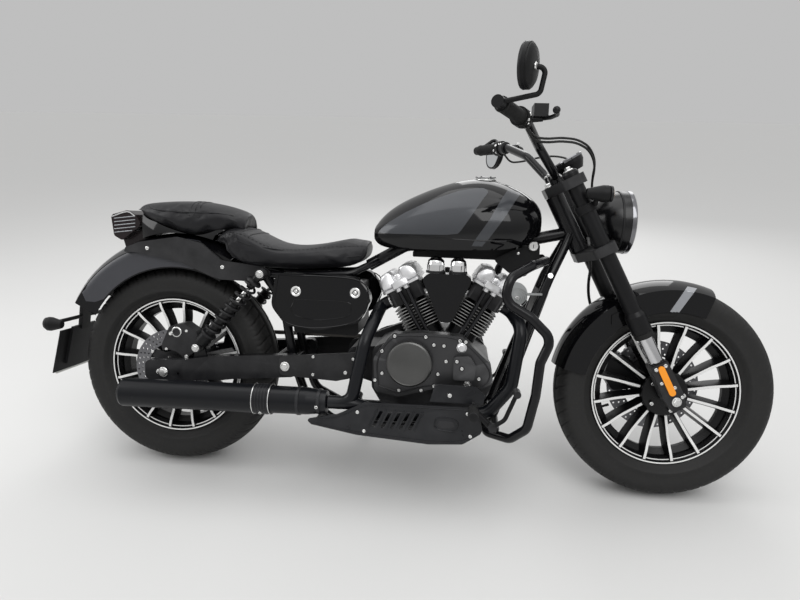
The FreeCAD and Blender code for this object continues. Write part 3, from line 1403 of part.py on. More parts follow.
def make_mirrors():
    """Round mirror on a bent arm from a clamp at each end of the bar."""
    rows = (
        # hand, elbow, upper end of the arm, mirror centre, way its glass faces
        ("Right", Vector(1036, -426, 1084), Vector(1046, -430, 1140), Vector(1004, -430, 1143),
         Vector(-0.92, 0.38, 0.08)),
        ("Left", Vector(1006, 426, 1112), Vector(1040, 430, 1060), Vector(1006, 430, 1056),
         Vector(-0.92, -0.38, 0.08)),
    )
    outward = (bar_end - bar_inner).normalize()
    half = size("mirror_thick") / 2
    units = []
    for (hand, elbow, tip, centre, facing), (_, sign) in zip(rows, sides):
        way = Vector(outward.x, sign * outward.y, outward.z)
        near = along_grip(0, sign) + way * size("seat_gap")
        clamp = rod(hand + "MirrorClamp", near, near + way * 24, "15")
        arm = swept(hand + "MirrorArm", [near + way * 12, elbow, tip, centre + (tip - centre) * 0.1], "6", 14)
        disc = doc.addObject("Part::Cylinder", hand + "MirrorDisc")
        disc.setExpression("Radius", cell("mirror_radius"))
        disc.setExpression("Height", cell("mirror_thick"))
        disc.Placement = Placement(centre, Rotation(along_z, facing)) * Placement(Vector(0, 0, -half),
                                                                                  Rotation())
        units.append(fused(hand + "Mirror", [clamp, arm, disc]))
    return grouped("Mirrors", units)


finish(make_mirrors(), "mirrors", steered)


def make_gauge():
    """Round instrument on a plate from the upper clamp."""
    case = turned("GaugeCase", [(0, -30), (30, -30), (42, -8, 6), (43, 6, 3), (38, 9), (0, 9)])
    case.Placement = Placement(Vector(1192, 0, 985), turn(along_x, 90)) * Placement(Vector(),
                                                                                    turn(along_z, 32))
    seat = size("upper_clamp") + size("clamp_thick") / 2 + size("seat_gap")
    plate = box("GaugePlate", (clamp_front - 14, -14, seat), (44, 14, seat + 12))
    plate.Placement = Placement(front_axle, turn(along_y, -size("rake"))) * plate.Placement
    return fused("Gauge", [case, plate])


finish(make_gauge(), "instrument", steered)


def make_cables():
    """Throttle pair and clutch cable into the headlight's back, and the brake hose to the caliper."""
    rows = (
        # name, side, shift of the whole cable inward and down
        ("ThrottleOpen", -1, 0), ("ThrottleClose", -1, 9), ("Clutch", 1, 0),
    )
    cables = []
    for name, sign, shift in rows:
        down = Vector(0, 0, -shift)
        route = [(1050, 274, 1012), (1086, 250, 1013), (1126, 216, 1022), (1177, 172, 1026),
                 (1220, 134, 1012),
                 (1244, 108, 976), (1241, 92, 930), (1250, 66, 890), (1262, 44, 858)]
        points = [Vector(x, sign * y, z) + down * (1 if z > 900 else 0.5) for x, y, z in route]
        leave = Vector(0.55, 0, -0.835)
        points.insert(0, along_grip(0.77, sign) + leave * (housing_radius + size("seat_gap") + 1.3) + down * 0.6)
        cables.append(swept(name + "Cable", points, cell("cable_radius"), size("cable_bend")))
    start = size("lower_clamp") - size("clamp_thick") / 2 - size("seat_gap")
    hose = [(-18, 40, start), (-18, 40, start - 14), (-26, 46, 420),
            (-50, 64, 375), (-64, 88, 325), (-68, 98, 270), (-68, 98, 215), (-66, 92, 170), (-66, 88, 138.5)]
    cables.append(swept("BrakeHose", [on_fork(*point) for point in hose], cell("hose_radius"),
                        size("cable_bend")))
    return grouped("Cables", cables)


finish(make_cables(), "control_cables", steered)


# Check every object, then write each piece

doc.recompute()
faults = [item.Name for item in doc.Objects if "Invalid" in item.State or "Error" in item.State]
for name, piece in finished:
    if piece.Shape.isNull() or not piece.Shape.isValid() or not piece.Shape.Solids:
        faults.append(name)
if faults:
    raise RuntimeError("failed objects: " + ", ".join(faults))

os.makedirs("parts", exist_ok=True)
for name, piece in finished:
    piece.Shape.exportStep(os.path.join("parts", name + ".step"))
    print(f"{name}: {len(piece.Shape.Solids)} solids, {piece.Shape.Volume / 1000:.0f} cm3")
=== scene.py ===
import json
import math
import bmesh
import bpy
from mathutils import Matrix, Vector
from mathutils.bvhtree import BVHTree
from mathutils.geometry import tessellate_polygon

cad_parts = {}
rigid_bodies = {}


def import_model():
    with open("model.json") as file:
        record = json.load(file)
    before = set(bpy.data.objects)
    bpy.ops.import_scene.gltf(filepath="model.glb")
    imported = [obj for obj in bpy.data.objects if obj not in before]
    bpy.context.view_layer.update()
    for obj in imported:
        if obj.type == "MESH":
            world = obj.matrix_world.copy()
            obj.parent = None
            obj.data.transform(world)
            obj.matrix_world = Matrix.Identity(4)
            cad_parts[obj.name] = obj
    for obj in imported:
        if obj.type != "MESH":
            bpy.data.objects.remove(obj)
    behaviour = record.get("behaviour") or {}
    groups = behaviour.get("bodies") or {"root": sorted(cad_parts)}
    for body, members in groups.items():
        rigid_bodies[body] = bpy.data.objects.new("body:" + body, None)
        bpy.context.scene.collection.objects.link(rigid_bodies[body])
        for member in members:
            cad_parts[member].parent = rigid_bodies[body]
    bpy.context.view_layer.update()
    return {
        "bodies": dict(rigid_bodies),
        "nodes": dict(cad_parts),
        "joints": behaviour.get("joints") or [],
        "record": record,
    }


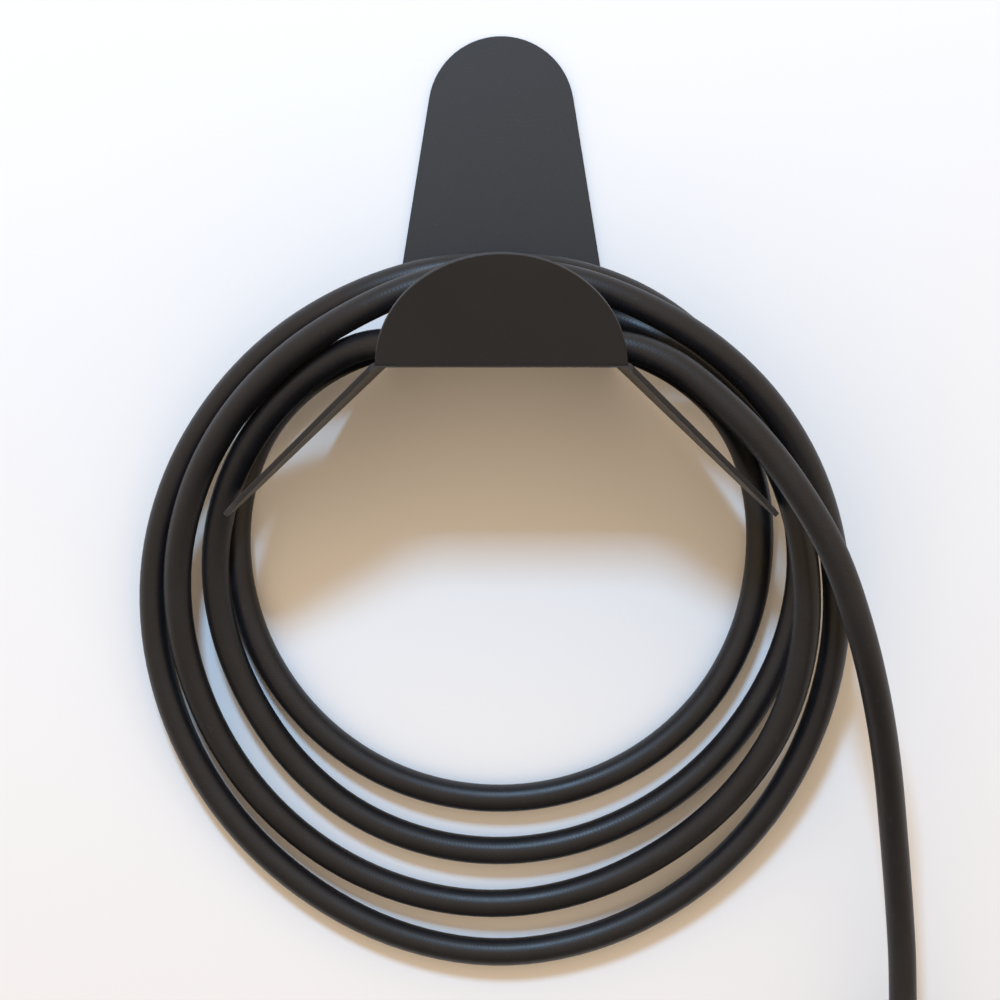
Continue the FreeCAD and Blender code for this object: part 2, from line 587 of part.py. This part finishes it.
def place_all(parts, placement):
    for node, solids in parts.items():
        moved = []
        for solid in solids:
            solid = solid.copy()
            solid.Placement = placement.multiply(solid.Placement)
            moved.append(solid)
        save(node, *moved)


def main():
    os.makedirs("parts", exist_ok=True)
    save("wall_bracket", make_bracket())
    save("wall_screws", *wall_screws())
    save("cord_coil", make_coil())
    save("cord_lead_in", cord_tube(LEAD_IN, "lead-in"))
    save("cord_tail", cord_tube(FREE_END, "free end"))

    to_left = FreeCAD.Rotation(V(0, 1, 0), -90)
    upright = FreeCAD.Rotation(V(0, 0, 1), 90)
    clamp_end = at(*LEAD_IN[0]) + V(CLAMP_TOP, 0, 0)
    place_all(plug_parts(), FreeCAD.Placement(clamp_end, to_left.multiply(upright)))

    downward = FreeCAD.Rotation(V(1, 0, 0), 180)
    clamp_end = at(*FREE_END[-1]) + V(0, 0, CLAMP_TOP)
    hung = FreeCAD.Placement(clamp_end, downward)
    place_all({**connector_parts(), **cover_parts()}, hung)


main()
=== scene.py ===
"""Looks of the rubber extension cord on its folded wall holder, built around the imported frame.

Metres, in the row frame: X right, +Y into the wall, Z up. The tables below are in millimetres, as
(x, distance from the wall, height above the shelf's underside).
"""
import json
from math import cos, pi, radians, sin

import bpy
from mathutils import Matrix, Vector


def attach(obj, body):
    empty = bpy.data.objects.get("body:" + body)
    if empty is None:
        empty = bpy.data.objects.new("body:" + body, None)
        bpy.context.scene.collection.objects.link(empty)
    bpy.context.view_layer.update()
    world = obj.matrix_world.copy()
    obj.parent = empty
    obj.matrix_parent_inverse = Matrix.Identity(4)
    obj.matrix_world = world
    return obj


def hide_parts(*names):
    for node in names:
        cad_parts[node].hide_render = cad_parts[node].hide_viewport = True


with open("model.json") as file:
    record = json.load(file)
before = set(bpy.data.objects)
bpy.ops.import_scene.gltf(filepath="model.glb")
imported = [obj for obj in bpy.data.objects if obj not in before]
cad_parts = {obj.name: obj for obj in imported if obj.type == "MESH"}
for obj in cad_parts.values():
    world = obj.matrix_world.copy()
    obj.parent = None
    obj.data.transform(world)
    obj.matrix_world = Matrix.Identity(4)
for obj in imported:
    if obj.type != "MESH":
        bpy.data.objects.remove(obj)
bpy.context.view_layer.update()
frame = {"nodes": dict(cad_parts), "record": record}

MM = 0.001
FIX_UP = 36.0                        # the row's origin above the shelf's underside
CORD_D = 17.0
COIL_MID = (-3.0, -119.0)            # x and height
HOUR = 30.0                          # degrees

# The four turns, clockwise: hours since the first twelve o'clock, radius, distance from the wall.
TURNS = [
    (1, 151, 56), (2, 167, 24), (3, 163, 14), (4, 158.5, 11), (5, 153.5, 9.5), (6, 151, 9), (7, 152, 9),
    (8, 155.5, 9.5), (9, 161, 11), (10, 164, 14), (11, 150, 20),
    (12, 131, 28), (12.5, 159, 40), (12.75, 165, 53), (13, 165.5, 68), (14, 175.5, 68), (15, 186, 56),
    (16, 201, 38), (17, 210, 18), (18, 217.5, 10), (19, 214, 10), (20, 204.5, 17), (21, 195, 34),
    (22, 181, 66), (23, 170.5, 104),
    (24, 174.5, 110), (25, 176, 108), (26, 188.5, 86), (27, 205, 50), (28, 222, 26), (29, 239.5, 13),
    (30, 248.5, 10), (31, 238, 10), (32, 225, 12), (33, 211, 20), (34, 193.5, 44), (35, 181.5, 78),
    (36, 178.5, 84), (37, 182, 60), (38, 182.5, 36), (39, 188, 24), (40, 185.5, 14), (41, 184, 10),
    (42, 184, 9.5), (43, 182, 10), (44, 175.5, 15), (45, 173, 28), (46, 164.5, 60), (47, 153.5, 98)]
LEAD_IN = [(-9, 75, 20.5), (41, 75, 20.5)]
BRIDGE = [(-46, 122, 12.4), (-16, 126, 12.3)]
FREE_END = [(14, 126, 12.4), (64, 126, 15), (96.5, 126, 4.5), (123, 126, -16.5), (150, 125, -43),
            (173, 123, -74), (193, 119, -108), (208, 112, -150), (220.5, 95, -192), (231, 73, -238),
            (238.5, 54, -290), (244, 43, -336), (247, 38, -376), (247, 38, -429)]


def at(x, depth, height):
    """A point of the row frame, in metres, from x, distance from the wall and height over the shelf."""
    return Vector((x, -depth, height - FIX_UP)) * MM


# ---- camera -------------------------------------------------------------------------------------
EYE = (0.0, 1460.0, 8.75)           # x, distance from the wall, height
TILT = radians(1.8)

camera = bpy.data.objects.new("camera", bpy.data.cameras.new("camera"))
bpy.context.collection.objects.link(camera)
camera.location = at(*EYE)
camera.rotation_euler = (pi / 2 - TILT, 0, 0)
camera.data.lens = 84.0
camera.data.sensor_width = 36.0
camera.data.shift_x = -0.0012
camera.data.shift_y = -0.0747
camera.data.clip_start = 0.01
camera.data.clip_end = 50
bpy.context.scene.camera = camera
bpy.context.scene.view_settings.view_transform = "Standard"


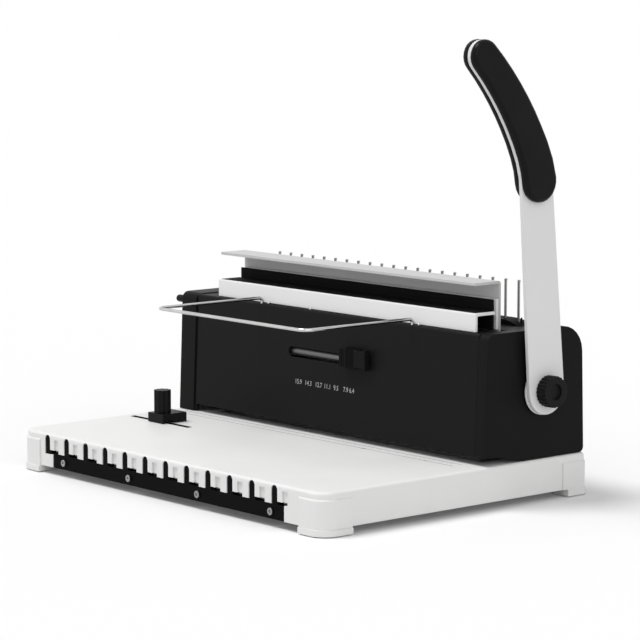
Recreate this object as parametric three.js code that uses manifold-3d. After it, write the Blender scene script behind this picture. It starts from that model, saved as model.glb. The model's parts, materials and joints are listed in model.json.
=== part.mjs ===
// Comb and wire binding machine for a desk: a white base with a paper table, a black
// body that holds a row of punches, a closing jaw for wire combs, fingers that open
// plastic combs, and one long lever at the right that drives all three.
// Millimetres, +X towards the lever, -Y towards the person who uses it, +Z up.
// Places are measured from the middle of the base, its front wall and the desk.

import * as THREE from 'three';
import { mergeVertices } from 'three/addons/utils/BufferGeometryUtils.js';
import Module from 'manifold-3d';

const wasm = await Module();
wasm.setup();

// Clearances and the overrun of every cut
const gap = 0.3;
const slideGap = 0.5;
const overrun = 2;
const mergeTolerance = 0.001;

// Binding pitch: the row of fingers and punches sets the length of the machine
const fingerPitch = 14.2875;
const fingerCount = 21;
const rowShift = 9.9;
const rowHalf = fingerPitch * (fingerCount - 1) / 2;
const bodyMargin = 42.625;
const bodyHalfLength = rowHalf + bodyMargin;

// Base with the paper table
const baseOverhang = 2;
const baseHalfLength = bodyHalfLength + baseOverhang;
const baseDepth = 266.3;
const tableHeight = 32.8;
const baseWall = 3;
const tableUnder = tableHeight - baseWall;
const wallLift = 6.2;
const baseCornerRadius = 13;
const baseRearRadius = 5.4;
const tableEdgeBevel = 2.4;
const postLength = 27;
const postProud = 1;
const postDrop = 5.4;
const postSlope = 1.6;
const footFlare = 0.9;
const footHeight = 5.4;
const rearFootLength = 22.3;
const padRadius = 9;
const padHeight = 1.6;
const padSink = 0.7;
const footFloor = padHeight - padSink;

// Rack of slots along the front wall, with a black steel strip below it
const rackSlotCount = 12;
const rackShift = -9.2;
const rackPitch = 25.89;
const rackHalf = rackPitch * (rackSlotCount - 1) / 2;
const rackSlotWidth = 7;
const rackSlotDrop = 1.2;
const rackFinWall = 5.4;
const rackRecessWidth = 6.2;
const rackRecessDepth = 1.5;
const rackFootHeight = 2.2;
const rackFootDepth = 5.8;
const rackRecessDrop = 4.4;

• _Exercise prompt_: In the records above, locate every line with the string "empty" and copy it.

• _Solution_:
    empty = bpy.data.objects.get("body:" + body)
    if empty is None:
        empty = bpy.data.objects.new("body:" + body, None)
        bpy.context.scene.collection.objects.link(empty)
    obj.parent = empty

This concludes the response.